Do you prefer shopping for groceries in person or online?

I prefer to shop in person so I can walk around the stores, look at different things, and yes, talk to people. But given how hard it is to walk at times, I do the online shopping and either do curbside pickup or delivery more often than not.

Do you go to church on Sundays?

Nope. I haven’t been to church regularly in quite a while. I don’t trust easily and to find a Pastor that I’m comfortable with, who is respectful and seems sincere and a truthfully good person, is hard for me to do. I read the Bible regularly. I believe in God and pray often. Yet the majority of organized religions feel like a sham to me and do more bad than good. I believe, but Church is not my thing, for now anyhow.

What’s the most intense album you’ve ever heard from start to finish?

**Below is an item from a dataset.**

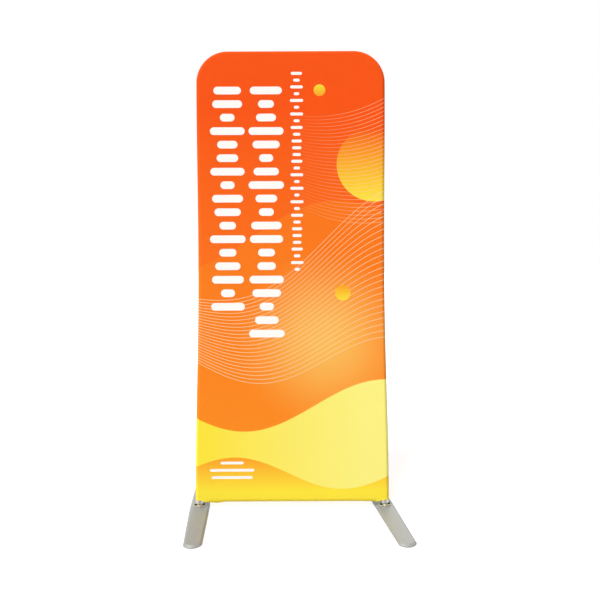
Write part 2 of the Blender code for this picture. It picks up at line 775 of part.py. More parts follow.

Alice Cooper’s From The Inside. The man was locked up in a nuthouse and wrote about the experience, the people he encountered, and his insights. It’s an amazing musical ride.

Is $10,000 a month enough for you to live comfortably?

It would be hard to do, but I’m sure that I could adapt and manage.

Is a hotdog a sandwich?

It’s meat slapped inside bread. It’s a sandwich.

Name something a Democrat does better than a Republican.

Spend other people’s money and justify it for our good. And they’re great about talking about inclusion, but only if you agree with them. Otherwise, you’re a Nazi, a fascist, a racist, a homophone, and need to be destroyed.

Is anyone in your life you trust completely?

My bro, the Infamous One.

Which country would you never visit, even if the trip was free?

China. The food is great and the people are probably awesome, but the Government is as bad as it comes. North Korea too.

Name an athlete you think would survive the longest in a fight against a gorilla.

Former UFC and WWE Champion Brock Lesnar. I think a gorilla would take one look at Brock and go, “Hell no!”. He is a true beast!

Besides saying hello, how else do you answer the phone?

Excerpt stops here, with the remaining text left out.